▸ Task statement: Repeat the entire listing exactly.
================
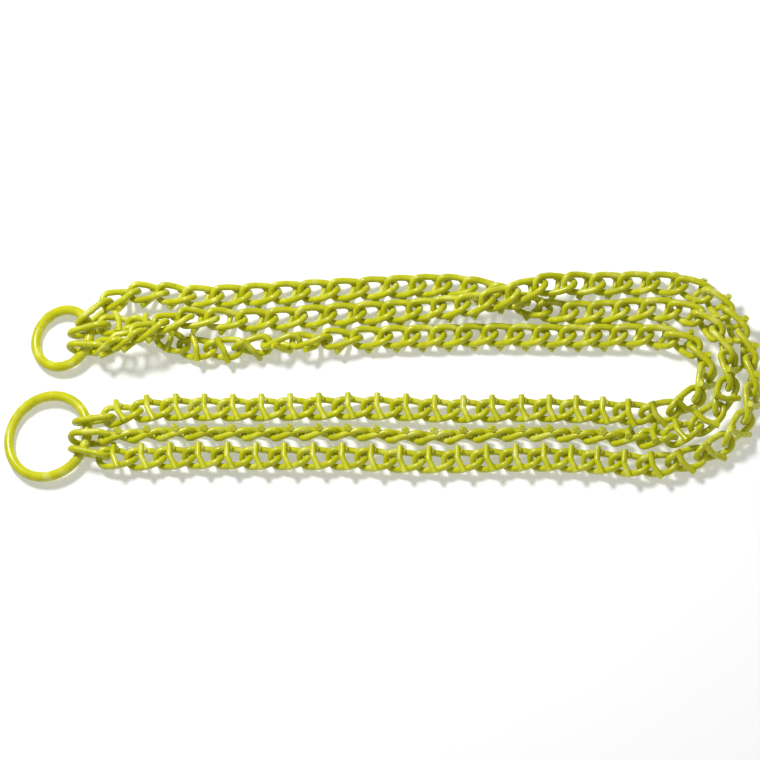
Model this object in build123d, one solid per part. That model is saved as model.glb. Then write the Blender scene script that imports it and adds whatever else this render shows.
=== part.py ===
from build123d import *
import math
import os

# A three-strand chain sling: two plain welded rings of different size joined by three strands of
# twist-link chain, with a V-bar welded across one face of every link.  The sling is modelled as it
# lies folded on a flat surface.  Millimetres, +Z up, +X along the strands away from the rings.

# --- Driving dimensions -----------------------------------------------------------------------
CHAIN_WIRE = 6.35           # 1/4 in chain wire
LINK_INSIDE = 31.8          # inside length of a chain link, its pitch when taut
LINK_WIDTH = 24.2           # outside width over the belly of a link
CROWN_TWIST = 45.0          # one crown is turned this far up and the other this far down (degrees)
CROWN_RADIUS = 7.7          # corner radius of a crown's centreline
BELLY_HALF = 5.0            # half length of the belly before the sides close in on the crowns
BELLY_RADIUS = 40.0
BAR_ROD = 5.8               # rod of a V-bar
BAR_SPAN = 26.6             # reach of a V-bar across the link, from end to end
BAR_SKEW = 19.0             # slant of a V-bar across the link (degrees)
BAR_RISE = 1.8              # height of the bend of the V above its ends
BAR_BULGE = 2.8             # sideways bulge of the bend of the V
BAR_BEND_RADIUS = 5.5
BAR_SINK = 0.7              # depth that the weld draws a V-bar into the link
WELD_GAP = 0.04             # hairline left between a V-bar and its link
END_WIRE = 6.6              # wire of a connecting link
END_INSIDE = 33.0           # inside length of a connecting link
END_OPENING = 13.5          # inside width of a connecting link
RING_WIRE = 10.0            # ring bar, 3/8 in under heavy paint
LARGE_INSIDE = 76.2         # inside diameter of the large ring, 3 in
SMALL_INSIDE = 50.8         # inside diameter of the small ring, 2 in
COLLAR_RISE = 0.4           # height of a weld collar above its wire
COLLAR_LENGTH = 4.0         # length of a weld collar along the wire
COLLAR_PLACE = 130.0        # where a ring is welded, round from +X (degrees)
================
▸ Solution for this exercise:
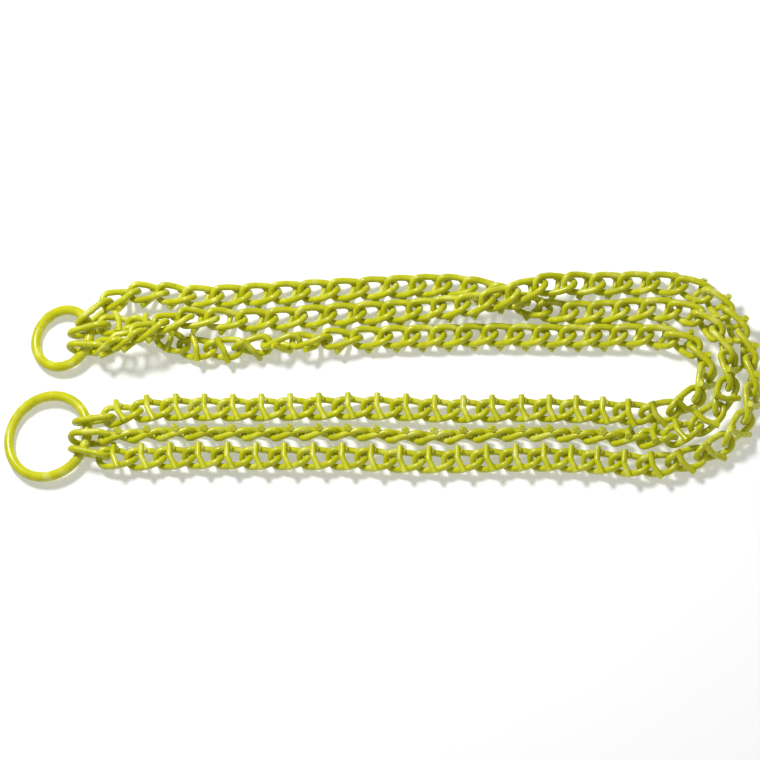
Model this object in build123d, one solid per part. That model is saved as model.glb. Then write the Blender scene script that imports it and adds whatever else this render shows.
=== part.py ===
from build123d import *
import math
import os

# A three-strand chain sling: two plain welded rings of different size joined by three strands of
# twist-link chain, with a V-bar welded across one face of every link.  The sling is modelled as it
# lies folded on a flat surface.  Millimetres, +Z up, +X along the strands away from the rings.

# --- Driving dimensions -----------------------------------------------------------------------
CHAIN_WIRE = 6.35           # 1/4 in chain wire
LINK_INSIDE = 31.8          # inside length of a chain link, its pitch when taut
LINK_WIDTH = 24.2           # outside width over the belly of a link
CROWN_TWIST = 45.0          # one crown is turned this far up and the other this far down (degrees)
CROWN_RADIUS = 7.7          # corner radius of a crown's centreline
BELLY_HALF = 5.0            # half length of the belly before the sides close in on the crowns
BELLY_RADIUS = 40.0
BAR_ROD = 5.8               # rod of a V-bar
BAR_SPAN = 26.6             # reach of a V-bar across the link, from end to end
BAR_SKEW = 19.0             # slant of a V-bar across the link (degrees)
BAR_RISE = 1.8              # height of the bend of the V above its ends
BAR_BULGE = 2.8             # sideways bulge of the bend of the V
BAR_BEND_RADIUS = 5.5
BAR_SINK = 0.7              # depth that the weld draws a V-bar into the link
WELD_GAP = 0.04             # hairline left between a V-bar and its link
END_WIRE = 6.6              # wire of a connecting link
END_INSIDE = 33.0           # inside length of a connecting link
END_OPENING = 13.5          # inside width of a connecting link
RING_WIRE = 10.0            # ring bar, 3/8 in under heavy paint
LARGE_INSIDE = 76.2         # inside diameter of the large ring, 3 in
SMALL_INSIDE = 50.8         # inside diameter of the small ring, 2 in
COLLAR_RISE = 0.4           # height of a weld collar above its wire
COLLAR_LENGTH = 4.0         # length of a weld collar along the wire
COLLAR_PLACE = 130.0        # where a ring is welded, round from +X (degrees)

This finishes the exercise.